Similar match ups. Similar results. A Cleveland loss.
To think that 2009 would have been any different would be foolish. But in the summer of 2008, the Celtics took a gamble. And in the summer of 2009, it bit them in the ass.
That’s because most importantly, James Posey gave the Celtics fresh legs. By not resigning Posey, Boston was praying that those legs would stay healthy. But when Garnett went down, they became thin, and more tired.
In last year’s playoffs when Pierce tired from covering LeBron James and Kobe Bryant all game, James Posey came in to spell the Truth. And he did it well. You seldom saw big leads trickle away while Posey was in the game for Pierce. Instead, in 2009, the Celtics were caught trying to plug a leaky pipe with toilet paper and duct tape.
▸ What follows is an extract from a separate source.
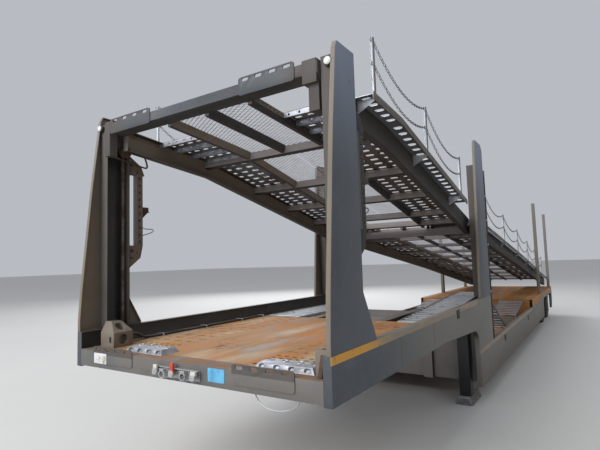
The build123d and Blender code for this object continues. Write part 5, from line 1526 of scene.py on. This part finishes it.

In ’08, they could shove a cork in that baby.
Where was Posey when Pierce had to run around John Salmons and Hedo Turkoglu for a total of 14 games and 7 overtimes?
He was in New Orleans, scoring 12 points a game in the playoffs – five more than with Boston in 2008.
And meanwhile, Turkoglu shot his way into being labeled by ESPN as the Magic’s “end-of-game clutch shooter.” Last year that was Pierce. But in 2009, Pierce, a year older, was just too gassed to keep up late in the game, and Turkoglu took advantage.
The Celtic’s big three aren’t over the hill by any stretch. But they are getting older. All that means is that the Celtic’s bench needs to be able to fill in while the starters catch their breath. Posey gave them the ability to do just that, and win an eventual NBA Title.
The Celtics can point to the loss of Kevin Garnett all they want, but the bottom line is Banner 18 became a bit of a long shot the second Posey departed for New Orleans.
Lets just hope this year’s Free Agency is more fruitful. Number one on the shopping list: find a 2010 James Posey.